"Many energy companies have invested in closed or repressive countries -- arguing that their investment would help develop the local economy and thereby improve the human rights situation. But in this case, Enron has invested in a democratic country -- and human rights abuses there have increased. Enron hasn't made things better for human rights; it has made things worse." |
Ratnagiri: Violations of Human Rights 1997
|
|
Table of Contents
Key Individuals Named in this Report I. Summary and Recommendations II. Background: New Delhi and Bombay III. Background to the Protests: Ratnagiri District IV. Legal Restrictions Used to Suppress Opposition to the Dabhol Power Project V. Ratnagiri: Violations of Human Rights 1997VII. Complicity: The Dabhol Power Corporation VIII. Responsibility: Financing Institutions and the Government of the United States Appendix A: Correspondence Between Human Rights Watch and the Export-Import Bank of the United States Appendix B: Report of the Cabinet Sub-Committee to Review the Dabhol Power Project Appendix D: Correspondence Between the Government of India and the World Bank |
Targeting of Protest Leaders
During the 1997 protests against the Dabhol Power project, individuals identified as leaders of the opposition were detained through the use of preventative detention laws and targeted externment orders that have restricted their movement and prohibited their entry into areas where opposition to the project was most active.

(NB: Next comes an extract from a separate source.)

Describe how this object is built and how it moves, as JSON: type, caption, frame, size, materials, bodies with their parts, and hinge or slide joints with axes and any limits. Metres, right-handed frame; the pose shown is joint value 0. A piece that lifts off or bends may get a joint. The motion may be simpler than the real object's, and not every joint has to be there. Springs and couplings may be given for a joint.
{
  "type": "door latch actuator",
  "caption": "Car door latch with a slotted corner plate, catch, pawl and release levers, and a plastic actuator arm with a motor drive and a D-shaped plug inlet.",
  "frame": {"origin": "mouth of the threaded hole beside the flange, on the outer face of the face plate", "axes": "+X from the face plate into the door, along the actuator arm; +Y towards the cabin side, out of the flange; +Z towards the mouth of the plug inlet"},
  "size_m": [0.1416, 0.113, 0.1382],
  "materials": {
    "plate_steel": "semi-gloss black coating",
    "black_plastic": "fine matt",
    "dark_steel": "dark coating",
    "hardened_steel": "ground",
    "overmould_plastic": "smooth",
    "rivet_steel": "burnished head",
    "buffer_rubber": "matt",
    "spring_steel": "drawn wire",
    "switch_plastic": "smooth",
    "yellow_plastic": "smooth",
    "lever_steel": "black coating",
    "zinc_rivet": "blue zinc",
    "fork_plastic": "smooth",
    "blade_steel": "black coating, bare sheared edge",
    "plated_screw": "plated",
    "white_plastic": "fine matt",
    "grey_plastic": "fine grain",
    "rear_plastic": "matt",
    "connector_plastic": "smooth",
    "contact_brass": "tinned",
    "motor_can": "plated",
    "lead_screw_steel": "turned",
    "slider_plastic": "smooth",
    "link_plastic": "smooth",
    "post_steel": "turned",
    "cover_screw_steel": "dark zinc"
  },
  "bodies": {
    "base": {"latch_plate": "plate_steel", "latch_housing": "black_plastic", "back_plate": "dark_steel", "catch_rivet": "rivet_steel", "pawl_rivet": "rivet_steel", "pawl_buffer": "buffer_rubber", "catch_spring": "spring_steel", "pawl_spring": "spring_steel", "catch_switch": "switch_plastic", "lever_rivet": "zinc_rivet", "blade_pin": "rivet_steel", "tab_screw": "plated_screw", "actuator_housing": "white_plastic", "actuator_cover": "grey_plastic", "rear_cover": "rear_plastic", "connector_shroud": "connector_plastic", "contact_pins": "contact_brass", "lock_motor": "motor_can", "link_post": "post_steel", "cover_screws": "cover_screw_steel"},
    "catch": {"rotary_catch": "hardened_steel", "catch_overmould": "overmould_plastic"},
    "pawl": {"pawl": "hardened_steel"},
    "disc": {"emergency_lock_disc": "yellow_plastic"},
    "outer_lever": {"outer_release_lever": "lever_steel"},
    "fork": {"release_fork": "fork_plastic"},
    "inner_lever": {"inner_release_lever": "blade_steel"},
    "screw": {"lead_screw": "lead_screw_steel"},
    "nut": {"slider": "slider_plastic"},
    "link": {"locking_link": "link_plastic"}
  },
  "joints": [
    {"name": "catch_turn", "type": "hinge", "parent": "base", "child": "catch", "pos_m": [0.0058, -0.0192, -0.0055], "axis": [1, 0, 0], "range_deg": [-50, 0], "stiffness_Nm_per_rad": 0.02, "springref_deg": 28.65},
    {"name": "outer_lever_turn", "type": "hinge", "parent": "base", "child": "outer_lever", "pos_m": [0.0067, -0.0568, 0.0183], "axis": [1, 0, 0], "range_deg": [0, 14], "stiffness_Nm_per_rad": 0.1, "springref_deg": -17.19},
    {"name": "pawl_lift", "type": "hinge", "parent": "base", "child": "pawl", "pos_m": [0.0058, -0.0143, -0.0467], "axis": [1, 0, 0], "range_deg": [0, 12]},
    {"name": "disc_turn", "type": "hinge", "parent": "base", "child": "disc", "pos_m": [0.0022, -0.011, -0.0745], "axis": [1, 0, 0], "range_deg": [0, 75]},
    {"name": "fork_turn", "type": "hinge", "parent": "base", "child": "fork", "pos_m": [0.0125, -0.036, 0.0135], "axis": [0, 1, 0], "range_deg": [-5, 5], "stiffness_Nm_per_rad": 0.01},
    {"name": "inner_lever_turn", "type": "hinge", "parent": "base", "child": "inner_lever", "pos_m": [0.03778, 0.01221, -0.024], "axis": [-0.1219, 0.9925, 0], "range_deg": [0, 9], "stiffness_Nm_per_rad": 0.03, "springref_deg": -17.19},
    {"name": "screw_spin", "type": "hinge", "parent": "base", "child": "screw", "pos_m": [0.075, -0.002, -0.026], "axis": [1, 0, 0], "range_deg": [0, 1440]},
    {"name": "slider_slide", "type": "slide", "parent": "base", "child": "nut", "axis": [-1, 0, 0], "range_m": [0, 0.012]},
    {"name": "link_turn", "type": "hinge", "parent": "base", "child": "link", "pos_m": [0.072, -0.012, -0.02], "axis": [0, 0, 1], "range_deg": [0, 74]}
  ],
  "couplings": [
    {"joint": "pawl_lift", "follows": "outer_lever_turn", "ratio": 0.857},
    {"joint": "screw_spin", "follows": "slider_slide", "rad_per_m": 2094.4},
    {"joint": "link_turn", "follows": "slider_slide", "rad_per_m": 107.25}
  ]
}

The logic of these measures has been to weaken resistance by forcing villagers to participate without leadership and to demoralize those most vocal in their opposition to the project.

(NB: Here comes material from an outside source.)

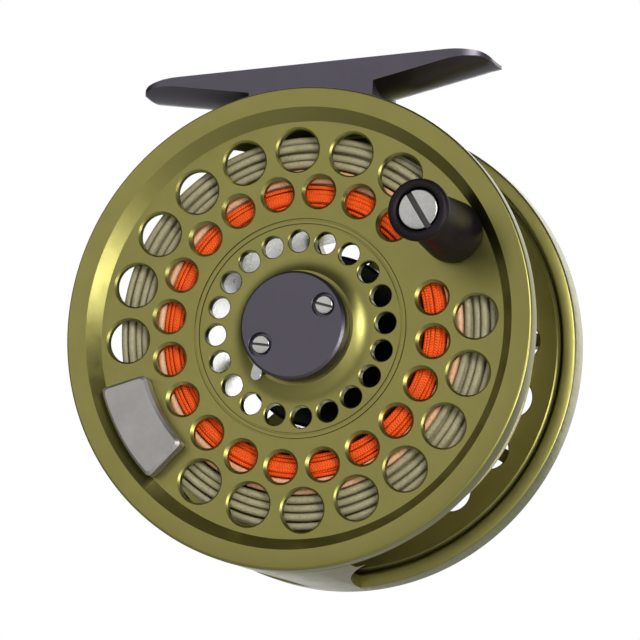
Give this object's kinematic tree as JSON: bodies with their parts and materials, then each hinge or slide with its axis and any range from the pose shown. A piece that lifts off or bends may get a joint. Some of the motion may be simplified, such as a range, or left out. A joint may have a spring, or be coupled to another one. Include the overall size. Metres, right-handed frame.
{
  "type": "fly reel",
  "caption": "Large-arbor click-and-pawl fly reel: ported spool with side rim, counterweight and tapered handle, wound line, open-cage frame with spoked back and rod foot.",
  "frame": {"origin": "middle of the flat strip along the top of the foot, where the rod's reel seat bears", "axes": "+Z out of the foot towards the rod, +Y along the spool's axis towards the spoked back, +X along the foot to the right when facing the spool"},
  "size_m": [0.0788, 0.0497, 0.0855],
  "materials": {
    "olive_anodised": "satin anodised, olive green",
    "dark_anodised": "satin anodised, dark slate",
    "black_anodised": "matt anodised, black",
    "steel": "turned stainless steel",
    "bright_steel": "fine-turned stainless steel",
    "blasted_steel": "bead-blasted stainless steel with bright edges",
    "brass": "plain bushing brass",
    "black_acetal": "turned black acetal, satin",
    "orange_backing": "braided orange backing",
    "peach_line": "smooth peach coated line",
    "olive_line": "smooth pale olive coated line"
  },
  "bodies": {
    "frame": {"frame": "olive_anodised", "reel_foot": "dark_anodised", "foot_screw_left": "steel", "foot_screw_right": "steel", "spindle": "steel", "spindle_screw": "steel", "click_housing": "black_anodised", "housing_screw_1": "steel", "housing_screw_2": "steel", "housing_screw_3": "steel", "pawl_post_left": "steel", "pawl_post_right": "steel", "pawl_clip_left": "steel", "pawl_clip_right": "steel"},
    "pawl_left": {"pawl_left": "steel", "pawl_spring_left": "steel"},
    "pawl_right": {"pawl_right": "steel", "pawl_spring_right": "steel"},
    "spool": {"spool": "olive_anodised", "hub_bushing_front": "brass", "hub_bushing_rear": "brass", "click_gear": "steel", "gear_clip": "steel", "counterweight": "blasted_steel", "weight_screw_1": "steel", "weight_screw_2": "steel", "latch_cap": "dark_anodised", "cap_screw_1": "steel", "cap_screw_2": "steel", "handle_post": "steel", "handle_screw": "bright_steel", "backing": "orange_backing", "line_loop": "peach_line", "fly_line": "olive_line"},
    "latch": {"latch_lever": "bright_steel", "latch_spring": "steel"},
    "knob": {"handle_knob": "black_acetal"}
  },
  "joints": [
    {"name": "spool_spin", "type": "hinge", "parent": "frame", "child": "spool", "pos_m": [0, -0.0153, -0.0447], "axis": [0, -1, 0], "continuous": true},
    {"name": "knob_spin", "type": "hinge", "parent": "spool", "child": "knob", "pos_m": [0.02624, -0.0253, -0.03122], "axis": [0, -1, 0], "continuous": true},
    {"name": "latch_press", "type": "hinge", "parent": "spool", "child": "latch", "pos_m": [-0.00543, -0.0173, -0.04749], "axis": [0, -1, 0], "range_deg": [0, 10], "stiffness_Nm_per_rad": 0.002, "springref_deg": -5.73},
    {"name": "pawl_left_lift", "type": "hinge", "parent": "frame", "child": "pawl_left", "pos_m": [-0.0099, 0.0071, -0.0395], "axis": [0, 1, 0], "range_deg": [0, 8], "stiffness_Nm_per_rad": 0.002, "springref_deg": -5.73},
    {"name": "pawl_right_lift", "type": "hinge", "parent": "frame", "child": "pawl_right", "pos_m": [0.0099, 0.0071, -0.0395], "axis": [0, -1, 0], "range_deg": [0, 8], "stiffness_Nm_per_rad": 0.002, "springref_deg": -5.73}
  ]
}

In a democracy, you have a right for a civilized demonstration, [but] this does not exist at all. Meaningful agitation cannot be organized or sustained because the police, backed by the government, victimize the people... Section 144 [of the Code of Criminal Procedure] is always there: if you hold meetings, they can frame you. Now the police are bold, they will charge you with all sorts of things... It works like this. First you will get a notice that you are an agitator, spreading false information to the people, and inspiring people to riot and destroy things. And if anything happens, you will be held responsible.135 Medha Patkar and B.G. Kolse-Patil: March 1997 An excerpt from an order issued under Section 144 of the Code of Criminal Procedure on March 1, 1997, by T. Chandrasekhar, the district magistrate of Ratnagiri, the highest-ranking law enforcement officer at the district level, illustrates the intent of these orders. In this case, the prohibitory order was issued against environmentalist Medha Patkar and retired Bombay High Court Judge B.G. Kolse-Patil, two recognized leaders of demonstrations. The order states: ORDER
Whereas it has been brought to my notice that in Guhagar Taluka, Shri B.G. Kolse Patil and Smt. Medha Patkar, leaders of the Anti-Enron Agitation Group have been conducting meetings of the villagers in the Enron Power Project affected villages as well as in the surrounding villages of the Enron Project in Guhagar Taluka. It has also been brought to my notice by the Superintendent of Police, Ratnagiri, that these persons are instigating the villagers against the Dabhol Power Company (Enron Power Project) and proposed Land Acquisition by the M.I.D.C. and indulging in Rasta Roko, Morchas by violating prohibitory orders in violation of the provisions of section 37(1)(3) of the Bombay Police Act, 1951 and creating a law and order problem in Guhagar Taluka. It is apprehended that the activities of Shri B.G. Kolse Patil and Smt. Medha Patkar may cause a breach of peace and law and order problem during the ensuing Zilla Parishad Panchayat Samities Elections which are to be held on 2nd March 97. It is therefore necessary to prevent Shri Kolse Patil and Smt. Medha Patkar from entering into Ratnagiri District.136 The intent of the order was clear: to prohibit leading opponents of the Dabhol Power project from exercising their right to freely express their views in order to prevent opposition to the project from becoming an election issue. Another incident involved Patkar and some of her colleagues from the National Alliance of Peoples Movements (NAPM), and took place in the town of Mahad, near the Dabhol Power project. Under the pretense of preventing damage to property and loss of life, police served Patkar with prohibitory orders under Section 144 on May 29, 1997 and then surveilled, arrested, beat, and detained the activistson the eve of her departing for Raigad and Ratnagiri districts with plans to lead a series of protests against the DPC project and other industrial projects. The incident merits detailed treatment. Due to its being subsequently investigated by the Indian governments National Human Rights Commission, it is unusually well documented and provides a close look at the process driving the issuance of prohibitory and externment orders.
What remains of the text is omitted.